Paff defended himself on his blog, saying he never contended the health payment was illegal. He linked to his lawsuit as proof. He said his purpose was to hold the officials accountable to taxpayers.

Often, Paff seeks records based on tips from the public. Other times, government actions arouse his curiosity. He does not care which party controls the entity, he said.

Paff also reports the names of lawyers who were disciplined for ethics violations or for misusing clients’ money. He said reports from the Office of Attorney Ethics were difficult to gather at first, and he has been pressing for the release of the grievances clients filed.

Now, he is focusing on the internal affairs reports of police officers who cross the line.

“The disciplinary process should be more transparent, especially with what is going on in Baltimore and Ferguson,” he said. “People are starting to demand this. A lot of these societal problems would be abated if we had greater transparency.”

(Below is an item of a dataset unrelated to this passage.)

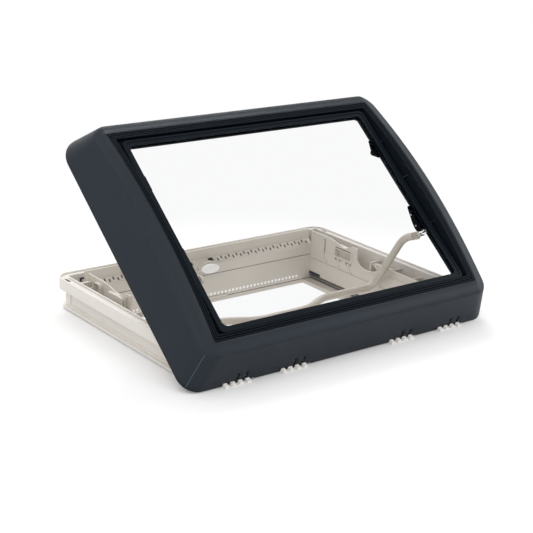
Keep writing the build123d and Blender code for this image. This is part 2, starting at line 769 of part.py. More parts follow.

After graduating from Rutgers University in 1979 with a degree in economics, he started an insurance business. Nine years later, he sold it and bought rental properties. Now he maintains four properties.

Paff joined the Libertarian Party in the ’90s and once was arrested for distributing leaflets critical of the IRS outside a post office on Tax Day. In 2009, he ran for lieutenant governor.

But Paff said he had no political ambitions and preferred to spend his time exposing the inner workings of local government.

“Often, the same people run [for office] in these little towns, and they run the government like a family business and have an attitude. . . . People who live there are intimidated,” Paff said. As an outsider, he says it is easier for him to ask a lot of questions and demand answers.

Putting a headset on when the phone rings in his basement office, Paff eagerly listens to people who call with stories of how they have been unfairly treated or how their questions have been ignored. He devises a plan to get at the truth.

Then Paff checks his in-box. Maybe new documents have arrived that hold pieces to another puzzle in another town.